Why IT should engage Marketing
 The reason why data centers exist and are required to change are for meeting the needs of the end consumer. While IT is in the woods of the data center, it should not miss the forest. Sanjay Motwani in his closing remarks said “IT should be aligned to customer needs and should be aware of changing customer expectations”. He added that “organizations don’t miss the bus. They don’t see the bus.” He further added that “It’s the consumers who are the king. You have adapt to what the consumer needs and you will lose out if you don’t service him to his satisfaction.” He added that “please do not think that you know what the customer wants. 8/10 times you will fall flat. Importantly engage your marketing team. The integration of IT and marketing is going to be critical for your organization’s future because its marketing who understands the customer and will relay the feedback to you.”

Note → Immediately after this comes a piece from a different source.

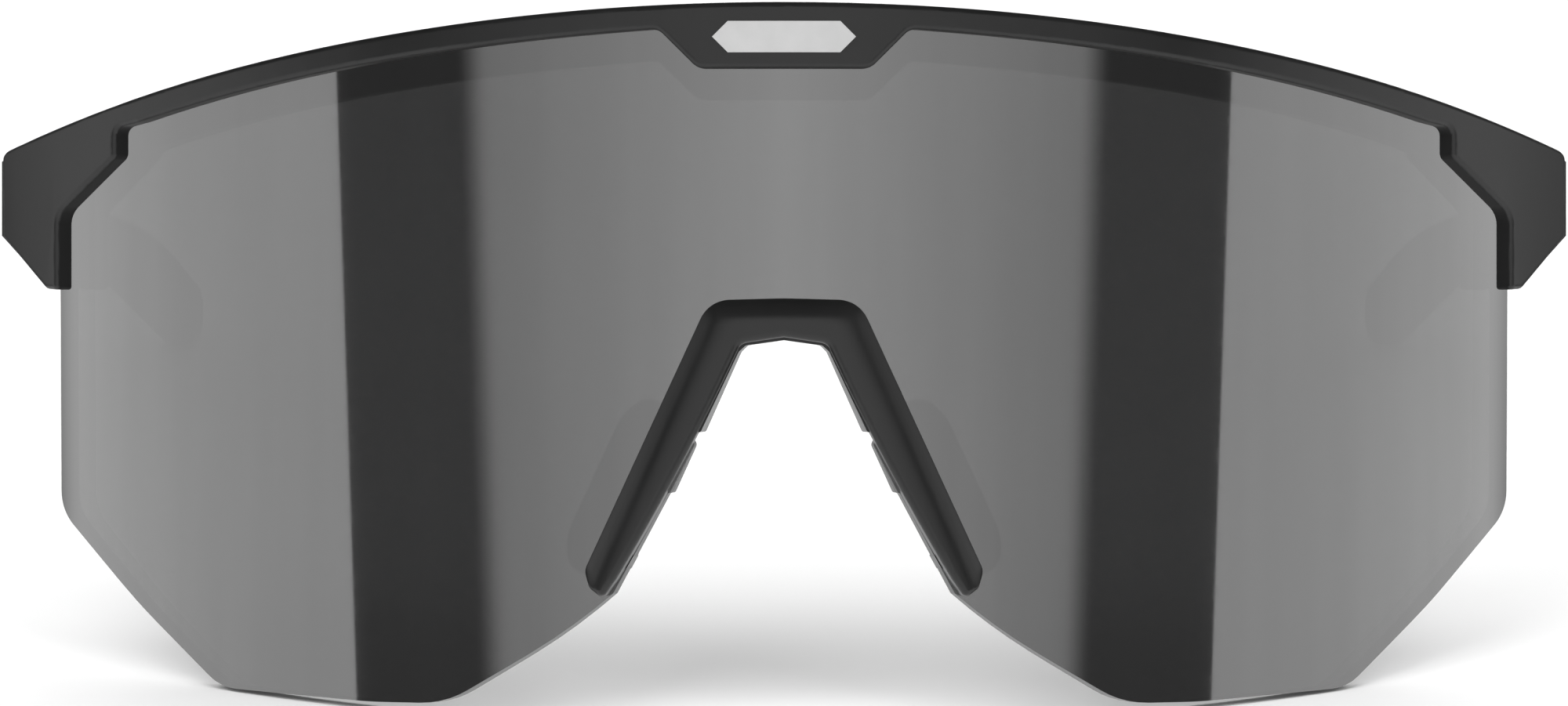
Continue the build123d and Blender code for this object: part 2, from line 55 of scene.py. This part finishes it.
# The glasses as they face the camera: x to the wearer's left, y backward from the lens's foremost
# line, z up along the axis of the lens's cylinder. The left hinge, whose place is known in both
# frames, ties it to the shared frame.
LENS_RADIUS = 86 * MM
HINGE_UPRIGHT = Vector((65, 45.5, 44.4)) * MM

hinge = JOINTS["temple_fold_left"]
up = Vector(hinge["axis"]).normalized()
back = Vector((1, 0, 0)).cross(up) * -1
UPRIGHT = Matrix(((1, back.x, up.x), (0, back.y, up.y), (0, back.z, up.z))).to_4x4()
UPRIGHT.translation = Vector(hinge["pos_m"]) - UPRIGHT.to_3x3() @ HINGE_UPRIGHT
DOWN = UPRIGHT.inverted()
TURN = UPRIGHT.to_3x3()
TURN_BACK = TURN.transposed()


def place(x, y, z):
    """A point of the lens's upright frame, in the shared frame."""
    return UPRIGHT @ Vector((x, y, z))


def add_object(name, data):
    made = bpy.data.objects.new(name, data)
    bpy.context.scene.collection.objects.link(made)
    return made


# ---------------------------------------------------------------- materials


def grey(level):
    return (level,) * 3


class Material:
    """A node material with a Principled shader and short calls for what feeds it."""

    def __init__(self, name, **sockets):
        self.material = bpy.data.materials.new(name)
        self.material.use_nodes = True
        self.nodes = self.material.node_tree.nodes
        self.links = self.material.node_tree.links
        self.shader = self.nodes["Principled BSDF"]
        self.output = self.nodes["Material Output"]
        for socket, value in sockets.items():
            self.shader.inputs[socket.replace("_", " ")].default_value = value
        self.place = self.nodes.new("ShaderNodeTexCoord").outputs["Object"]

    def add(self, kind, **inputs):
        node = self.nodes.new(kind)
        for socket, value in inputs.items():
            self.feed(node.inputs[socket.replace("_", " ")], value)
        return node

    def feed(self, socket, value):
        if isinstance(value, bpy.types.NodeSocket):
            self.links.new(value, socket)
        else:
            socket.default_value = value

    def noise(self, size, detail, roughness, stretch=(1, 1, 1)):
        """Noise of a grain size; most of its values lie between 0.3 and 0.7."""
        scaled = self.add("ShaderNodeMapping", Vector=self.place, Scale=stretch)
        made = self.add("ShaderNodeTexNoise", Vector=scaled.outputs[0], Scale=1 / size)
        made.inputs["Detail"].default_value = detail
        made.inputs["Roughness"].default_value = roughness
        return made.outputs["Fac"]

    def span(self, value, low, high, to_low, to_high):
        """The value, taken from one range to another and held at its ends."""
        made = self.add("ShaderNodeMapRange", Value=value)
        numbers = {"From Min": low, "From Max": high, "To Min": to_low, "To Max": to_high}
        for socket, number in numbers.items():
            made.inputs[socket].default_value = number
        return made.outputs["Result"]

    def ramp(self, value, *stops):
        made = self.add("ShaderNodeValToRGB", Fac=value)
        elements = made.color_ramp.elements
        while len(elements) < len(stops):
            elements.new(0.5)
        for element, (position, colour) in zip(elements, stops):
            element.position = position
            element.color = (*colour, 1)
        return made.outputs["Color"]

    def bump(self, height, distance, strength):
        made = self.add("ShaderNodeBump", Height=height, Distance=distance, Strength=strength)
        return made.outputs["Normal"]

    def set(self, socket, value):
        self.feed(self.shader.inputs[socket], value)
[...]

Data Centers are where all the basic sciences converge primarily the physics of the things around us. Some incumbents and software industry experts challenged the originality of the Cloud computing idea in its early days. What they missed and is amply clear now is the massive transformation and disruption that Cloud computing would bring. 30% of all stored data would be hypercritical i.e. with direct and immediate impact on the health and wellbeing of users and just above 20% critical i.e. necessary for expected continuity of user’s daily lives. This makes This makes Data centers a lifeline as important as any other utility we know today.